API changes, improvements and language bindings (client and server)

The pre-lock hook can now specify the lock-token string via the hook's stdout; see r32778 for details. Note that when the hook uses this feature, it must take responsibility for ensuring that lock tokens are unique across the repository.

There are too many new and revised APIs in Subversion 1.6.0 to list them all here. See the Subversion API Documentation page for general API information. If you develop a 3rd-party client application that uses Subversion APIs, you should probably look at the header files for the interfaces you use and see what's changed.

One general change is that most APIs that formerly took a recurse parameter have been upgraded to accept a depth parameter instead, to enable the new sparse checkouts feature.

Language bindings have mostly been updated for the new APIs, though some may lag more than others.

Bug fixes (client and server)

A great many bugs have been fixed. See the 1.6.0 section in the CHANGES file for details.
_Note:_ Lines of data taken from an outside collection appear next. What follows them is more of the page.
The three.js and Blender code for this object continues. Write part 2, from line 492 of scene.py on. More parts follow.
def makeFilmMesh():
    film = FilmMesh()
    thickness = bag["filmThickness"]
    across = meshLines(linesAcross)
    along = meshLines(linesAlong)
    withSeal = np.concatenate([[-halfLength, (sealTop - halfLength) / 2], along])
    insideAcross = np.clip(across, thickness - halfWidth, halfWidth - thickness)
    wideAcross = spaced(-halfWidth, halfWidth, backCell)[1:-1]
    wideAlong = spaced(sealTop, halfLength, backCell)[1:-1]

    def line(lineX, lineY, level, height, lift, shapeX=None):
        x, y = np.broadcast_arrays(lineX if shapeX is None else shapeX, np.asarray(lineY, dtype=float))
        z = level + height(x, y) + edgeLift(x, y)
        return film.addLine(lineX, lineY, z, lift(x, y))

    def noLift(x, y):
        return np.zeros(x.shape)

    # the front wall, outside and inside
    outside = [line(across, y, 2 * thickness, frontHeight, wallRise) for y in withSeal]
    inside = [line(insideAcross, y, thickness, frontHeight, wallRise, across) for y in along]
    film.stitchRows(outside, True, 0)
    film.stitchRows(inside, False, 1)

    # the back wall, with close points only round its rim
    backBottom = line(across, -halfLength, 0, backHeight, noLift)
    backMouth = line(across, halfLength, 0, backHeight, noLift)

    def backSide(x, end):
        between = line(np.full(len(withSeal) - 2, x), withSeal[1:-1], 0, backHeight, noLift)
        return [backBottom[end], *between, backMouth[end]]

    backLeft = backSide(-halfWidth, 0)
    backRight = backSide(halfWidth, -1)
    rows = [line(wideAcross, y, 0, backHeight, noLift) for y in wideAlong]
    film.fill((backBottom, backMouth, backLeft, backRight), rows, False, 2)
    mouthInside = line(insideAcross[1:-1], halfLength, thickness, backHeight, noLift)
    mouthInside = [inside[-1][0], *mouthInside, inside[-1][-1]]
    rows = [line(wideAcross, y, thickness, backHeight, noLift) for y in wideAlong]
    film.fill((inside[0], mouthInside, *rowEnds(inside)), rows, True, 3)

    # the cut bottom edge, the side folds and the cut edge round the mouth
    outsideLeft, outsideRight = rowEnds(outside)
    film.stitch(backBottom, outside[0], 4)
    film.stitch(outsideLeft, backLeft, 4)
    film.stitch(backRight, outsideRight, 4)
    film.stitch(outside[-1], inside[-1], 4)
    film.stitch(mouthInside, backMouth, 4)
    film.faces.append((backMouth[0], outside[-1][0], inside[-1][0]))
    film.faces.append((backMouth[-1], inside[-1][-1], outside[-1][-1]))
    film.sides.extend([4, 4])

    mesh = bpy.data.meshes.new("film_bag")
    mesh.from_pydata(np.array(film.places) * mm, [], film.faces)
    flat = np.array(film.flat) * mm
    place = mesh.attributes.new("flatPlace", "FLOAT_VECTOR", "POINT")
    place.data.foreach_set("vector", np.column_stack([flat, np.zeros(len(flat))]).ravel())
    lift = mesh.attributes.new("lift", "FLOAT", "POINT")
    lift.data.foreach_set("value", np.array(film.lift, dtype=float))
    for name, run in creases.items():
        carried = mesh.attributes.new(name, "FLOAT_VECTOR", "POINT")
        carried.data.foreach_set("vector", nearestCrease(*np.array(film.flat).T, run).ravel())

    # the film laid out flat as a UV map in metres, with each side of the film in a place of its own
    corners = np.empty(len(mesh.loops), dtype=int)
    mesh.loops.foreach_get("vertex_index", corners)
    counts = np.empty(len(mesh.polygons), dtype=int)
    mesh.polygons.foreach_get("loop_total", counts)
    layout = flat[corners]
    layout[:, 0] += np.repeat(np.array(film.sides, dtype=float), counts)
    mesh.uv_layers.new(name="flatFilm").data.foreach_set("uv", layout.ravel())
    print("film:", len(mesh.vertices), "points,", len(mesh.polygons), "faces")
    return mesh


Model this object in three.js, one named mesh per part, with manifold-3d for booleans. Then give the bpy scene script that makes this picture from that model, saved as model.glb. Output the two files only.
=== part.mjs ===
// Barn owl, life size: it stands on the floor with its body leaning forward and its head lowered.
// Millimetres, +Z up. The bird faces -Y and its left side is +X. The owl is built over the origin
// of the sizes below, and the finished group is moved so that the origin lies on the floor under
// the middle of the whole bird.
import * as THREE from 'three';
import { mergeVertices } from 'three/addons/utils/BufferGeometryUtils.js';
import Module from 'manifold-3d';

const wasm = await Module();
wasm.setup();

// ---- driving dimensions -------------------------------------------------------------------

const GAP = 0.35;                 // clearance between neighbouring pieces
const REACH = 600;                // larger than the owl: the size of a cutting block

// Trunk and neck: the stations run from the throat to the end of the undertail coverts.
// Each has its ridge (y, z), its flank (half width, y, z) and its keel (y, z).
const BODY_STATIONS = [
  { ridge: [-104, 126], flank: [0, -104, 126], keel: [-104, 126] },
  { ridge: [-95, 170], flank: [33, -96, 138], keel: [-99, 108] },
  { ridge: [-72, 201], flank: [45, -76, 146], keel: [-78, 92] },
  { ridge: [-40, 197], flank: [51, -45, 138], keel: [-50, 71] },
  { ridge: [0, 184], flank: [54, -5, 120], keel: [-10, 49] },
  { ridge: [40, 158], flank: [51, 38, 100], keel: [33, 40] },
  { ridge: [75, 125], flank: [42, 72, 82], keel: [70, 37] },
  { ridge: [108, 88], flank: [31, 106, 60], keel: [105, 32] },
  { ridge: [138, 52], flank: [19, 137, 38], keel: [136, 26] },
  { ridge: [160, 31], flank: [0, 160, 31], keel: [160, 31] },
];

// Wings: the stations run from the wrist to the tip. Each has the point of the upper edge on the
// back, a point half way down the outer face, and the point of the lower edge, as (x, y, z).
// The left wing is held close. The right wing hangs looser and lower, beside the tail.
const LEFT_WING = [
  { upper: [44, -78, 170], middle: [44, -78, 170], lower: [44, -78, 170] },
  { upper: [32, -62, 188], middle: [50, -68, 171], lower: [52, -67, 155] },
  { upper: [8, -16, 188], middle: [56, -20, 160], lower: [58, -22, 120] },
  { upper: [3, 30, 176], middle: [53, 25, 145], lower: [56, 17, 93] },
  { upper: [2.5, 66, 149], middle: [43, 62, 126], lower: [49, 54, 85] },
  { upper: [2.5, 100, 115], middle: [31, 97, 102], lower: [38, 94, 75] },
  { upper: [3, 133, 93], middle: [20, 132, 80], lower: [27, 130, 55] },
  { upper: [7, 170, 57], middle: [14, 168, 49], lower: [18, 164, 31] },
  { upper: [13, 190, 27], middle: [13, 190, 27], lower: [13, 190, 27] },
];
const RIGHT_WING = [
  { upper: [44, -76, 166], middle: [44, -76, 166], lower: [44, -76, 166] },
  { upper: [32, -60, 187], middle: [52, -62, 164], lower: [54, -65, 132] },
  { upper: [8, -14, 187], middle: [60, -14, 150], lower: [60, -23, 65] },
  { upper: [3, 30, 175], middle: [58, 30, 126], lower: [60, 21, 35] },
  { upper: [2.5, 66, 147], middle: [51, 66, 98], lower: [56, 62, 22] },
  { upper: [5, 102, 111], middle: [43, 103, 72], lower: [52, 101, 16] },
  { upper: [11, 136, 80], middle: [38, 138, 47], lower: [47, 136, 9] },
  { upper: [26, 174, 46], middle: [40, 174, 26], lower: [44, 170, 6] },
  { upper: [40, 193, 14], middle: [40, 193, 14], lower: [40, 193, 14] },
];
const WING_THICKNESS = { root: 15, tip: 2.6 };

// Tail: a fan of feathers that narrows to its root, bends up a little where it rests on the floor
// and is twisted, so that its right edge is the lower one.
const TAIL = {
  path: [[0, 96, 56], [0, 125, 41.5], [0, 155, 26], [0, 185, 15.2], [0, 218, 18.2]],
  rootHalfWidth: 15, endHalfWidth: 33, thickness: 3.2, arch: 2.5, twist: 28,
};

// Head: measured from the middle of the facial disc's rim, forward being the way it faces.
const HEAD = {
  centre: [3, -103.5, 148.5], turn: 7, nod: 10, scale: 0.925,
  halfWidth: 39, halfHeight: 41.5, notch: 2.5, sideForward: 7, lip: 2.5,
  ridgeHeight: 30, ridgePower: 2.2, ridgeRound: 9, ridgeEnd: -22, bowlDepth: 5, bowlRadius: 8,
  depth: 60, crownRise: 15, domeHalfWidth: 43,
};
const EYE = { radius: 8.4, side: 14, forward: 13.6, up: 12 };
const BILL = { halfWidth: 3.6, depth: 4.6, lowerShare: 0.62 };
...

Subversion 1.4.x series no longer supported

The Subversion 1.4.x line is no longer supported. This doesn't mean that your 1.4 installation is doomed; if it works well and is all you need, that's fine. "No longer supported" just means we've stopped accepting bug reports against 1.4.x versions, and will not make any more 1.4.x bugfix releases, except perhaps for absolutely critical security or data-loss bugs.

New Dependency: SQLite

We now require SQLite to build both the server and client. We recommend 3.6.13 or greater, but work with anything better than 3.4.0. Subversion will attempt to use an SQLite amalgamation if it is present in the root of the distribution tarball, otherwise, Subversion will search for SQLite in the usual places on the system. You may also pass --with-sqlite to configure to specify the location of the SQLite library or amalgamation you wish to use.